Tuesday, February 21, 2006

Changi Airport, 4am

Well, here I am in Singapore. Staying in international territory, of course, since my bag's on its way to Phuket without me actually meeting it on the way.

And for a bustling international airport, at 4am, it's a ghost-town. Only about a quarter of the fabled duty-free shopping precinct is actually open, and those that are open generally have a single staff-member looking hopefully at passers-by.

Well, more like passer-by - me. Did I mention it's a ghost town here? There are other people, but only, like, a hundred. In the entire international terminal.
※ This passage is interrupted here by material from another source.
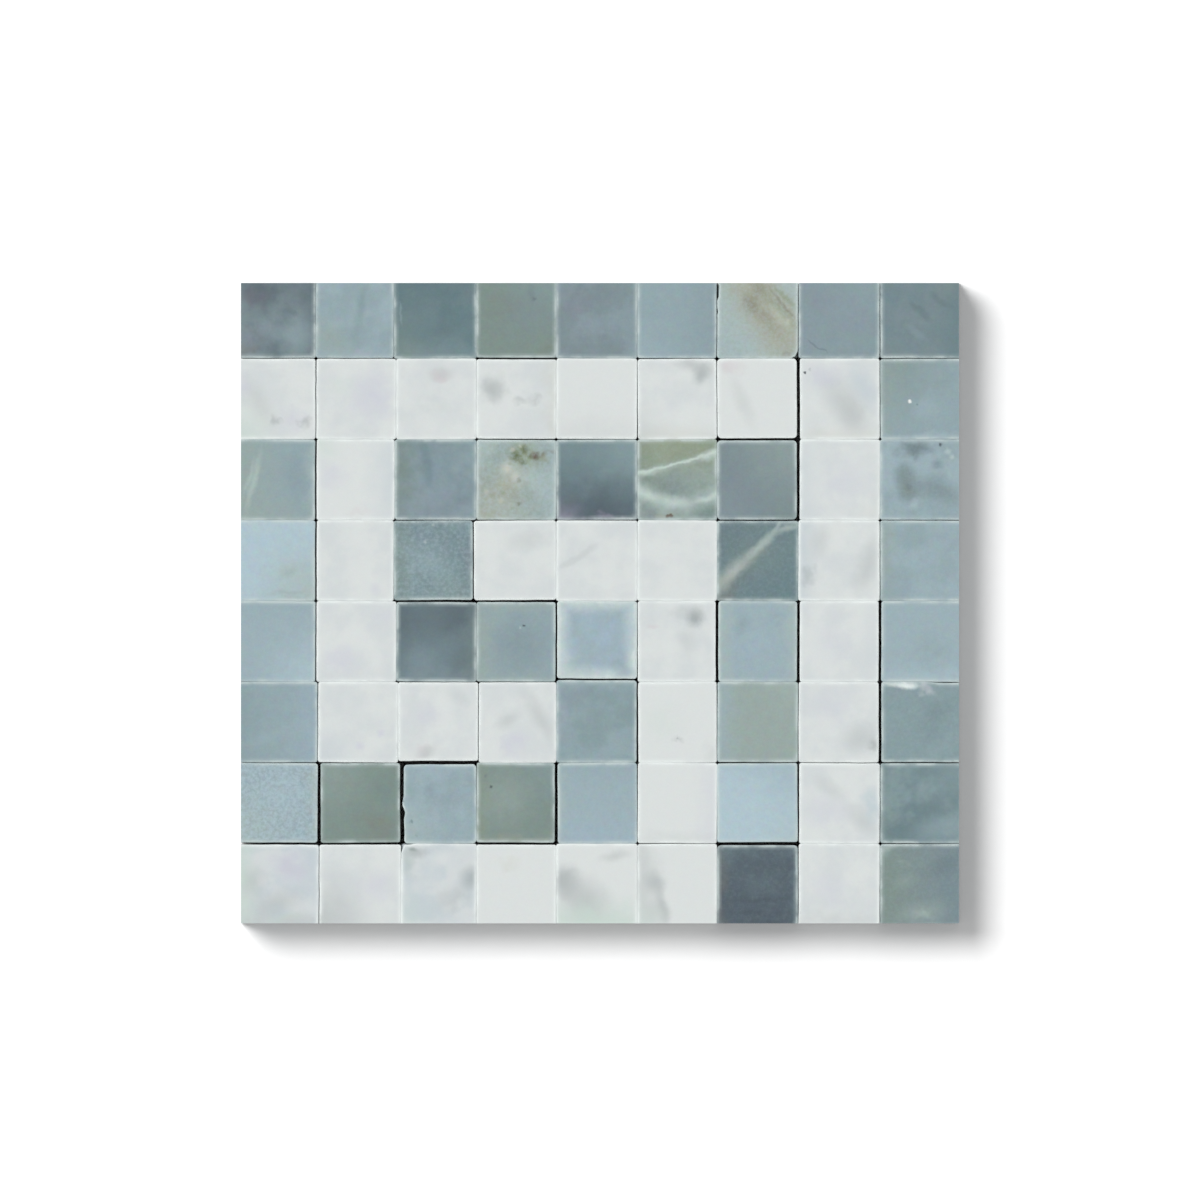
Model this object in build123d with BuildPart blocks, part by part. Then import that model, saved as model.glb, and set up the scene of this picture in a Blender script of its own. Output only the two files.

It's like they know something I don't.

So, with four hours to go before I need to be ready to board my flight (I've already walked over there and about halfway back), there doesn't seem to be much more to do than listen to the muzak.

It's gone from almost-but-not-quite 'Lily Was Here' to almost-but-not-quite another saxophone instrumental I don't think I ever found out the name of, then detoured off to what Manowar might have sounded like if they had decided to sell out and get a sound that was real thin (instead of playing on TEN) - and I walked past one of the few cafes that's open (prepackaged food, but I did spy a coffee machine) and there was some funky house music stuff being played. (Oh, look, I don't know electronic genres - it might have actually been acid-trip-hop-washboardboogie, but I wouldn't be able to pick it.) And apart from a guy who's stopped me to ask me what Singapore time is, no-one's talking to anyone else. There's some construction work going on.

Here was I thinking (call me mad, perhaps) that maybe getting away on a holiday from the shiftworker lifestyle was supposed to make me perhaps feel more like a member of the human race (rather than some outsider - Lord, what fools these mortals be!). But no, here I am, drifting along with the other ghosts.

And the Skytrain connection between the terminals (which when I saw, immediately made me think WHEE!) doesn't run until 6am. So it's just wandering this empty mausoleum.

Oh, and if I sound depressed? I'm not, not really - just mellow. But being in a huge, virtually empty building gets to you. Try it some time.